Alors qu’ils ne s’attendaient pas à cela, les chercheurs observent « une réponse des cristaux liquides sans apport d’électricité externe », indique Sadiara Fall, du laboratoire ICube et à la tête de P-layer. « La couche photovoltaïque crée la tension nécessaire pour changer l’orientation des molécules de cristaux liquides nématiques », ajoute-t-il. La décision est prise d’appliquer ce résultat au domaine du vitrage dit « intelligent ». Associés à des polariseurs, les cristaux permettent en effet d’opacifier la fenêtre en fonction de l’intensité lumineuse. Un brevet est déposé en 2017 pour protéger cette invention qui combine couche de cristaux liquides et cellule photovoltaïque au sein d’un dispositif unique autoalimenté.
De la R&D pour une meilleure transparence
En plus de ne pas dépendre d’une alimentation électrique extérieure, la solution est pilotable (marche/arrêt), peut s’appliquer à différents types de verre – grands vitrages comme lunettes – et permet une opacification localisée. « Si le rayon lumineux atteint seulement une partie du verre, les électrons vont être générés à cet endroit-là et seuls les cristaux liquides de la zone vont changer d’orientation », expose Sadiara Fall. Enfin, l’électricité photovoltaïque produite peut également être réinjectée dans le réseau. « La puissance est limitée (30W), mais combinée à l’opacification de la vitre qui s’adapte à l’ensoleillement, vous pouvez économiser jusqu’à 75 % de votre consommation énergétique », déclare le CEO de P-layer.

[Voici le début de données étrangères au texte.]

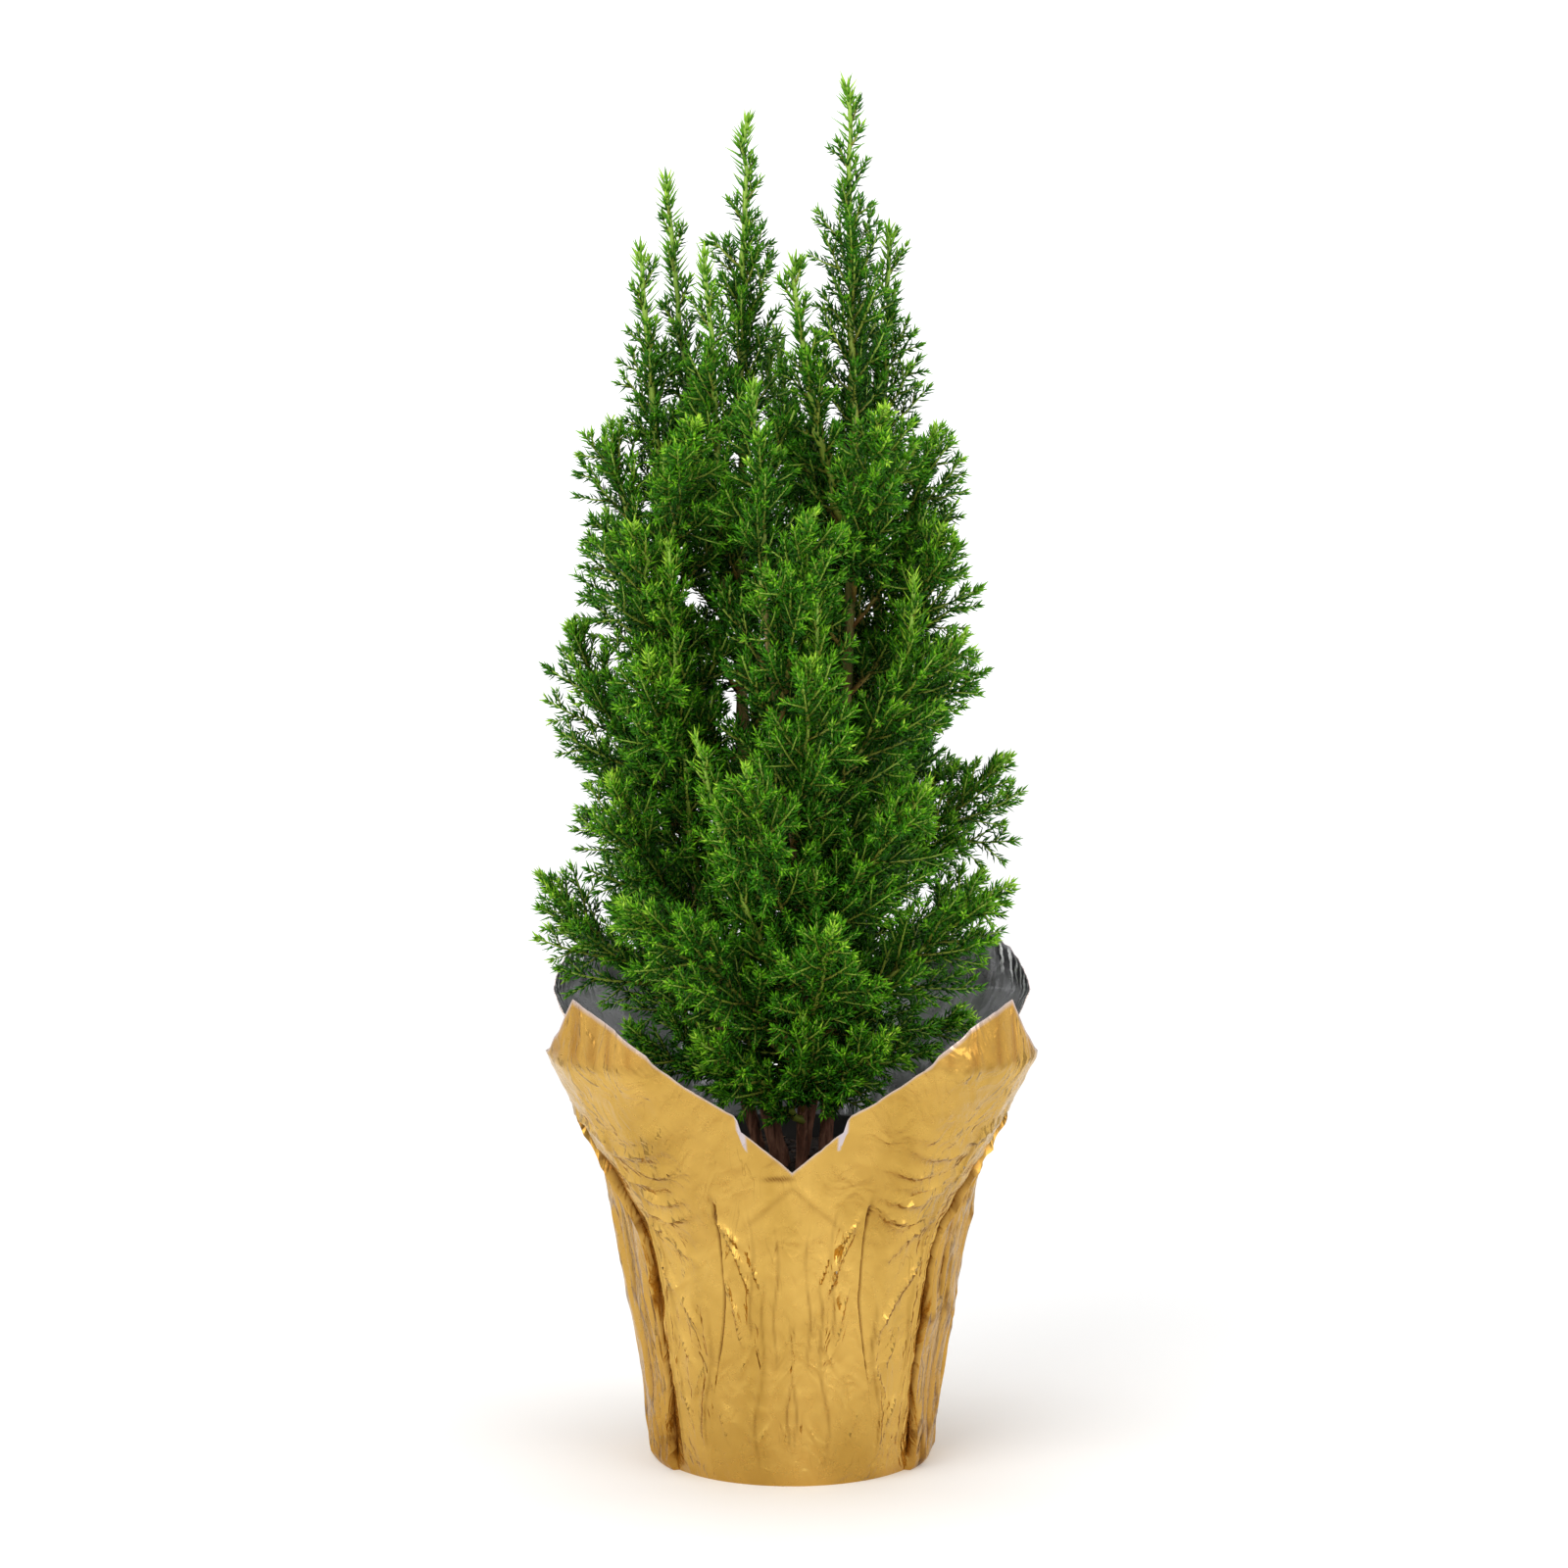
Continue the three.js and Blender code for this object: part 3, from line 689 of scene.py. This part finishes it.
def model_needle():
    """One needle, a unit long and wide: drawn to a point at its tip and narrowed again at its foot."""
    deselect_all()
    bpy.ops.mesh.primitive_cone_add(vertices=3, radius1=0.5, radius2=0.0, depth=0.64, location=(0, 0, 0.68))
    needle = bpy.context.object
    bpy.ops.object.transform_apply(location=True)
    bpy.ops.object.mode_set(mode="EDIT")
    bpy.ops.mesh.select_mode(type="FACE")
    shape = bmesh.from_edit_mesh(needle.data)
    for face in shape.faces:
        face.select_set(face.normal.z < -0.9)
    shape.select_flush(True)
    bpy.ops.mesh.poke()
    shape = bmesh.from_edit_mesh(needle.data)
    for vertex in shape.verts:
        if len(vertex.link_edges) == 3 and vertex.co.z < 0.5:
            vertex.co.z = 0.0
    bmesh.update_edit_mesh(needle.data)
    bpy.ops.mesh.select_all(action="SELECT")
    bpy.ops.transform.resize(value=(1.0, 0.62, 1.0), center_override=(0, 0, 0))
    close_edit()
    points = corner_points(needle.data)
    faces = np.array([p.vertices[:] for p in needle.data.polygons])
    under = np.array([p.normal.y < -0.3 for p in needle.data.polygons])
    bpy.data.objects.remove(needle)
    return points, faces, under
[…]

Pour rendre acceptable une telle technologie et la commercialiser, la transparence du verre « intelligent » doit se rapprocher le plus possible de celle d’un verre normal. Au stade actuel de développement, une teinte « verdâtre » est toujours présente, d’où la nécessité de mener encore de la R&D. Réalisée avec la Satt Conectus, la prématuration a permis de concevoir des prototypes fonctionnels. « D’ici à la fin de l’année, nous aurons un prototype de 400 centimètres carrés avec les niveaux de transparence requis », indique Sadiara Fall. Pour passer à plus grande échelle, des rapprochements avec des industriels seront aussi nécessaires. « C’est une nouvelle technologie qui demande une ligne de production adaptée », ajoute le chercheur-entrepreneur, qui espère pouvoir monter une ligne pilote non automatisée d’ici à deux ans.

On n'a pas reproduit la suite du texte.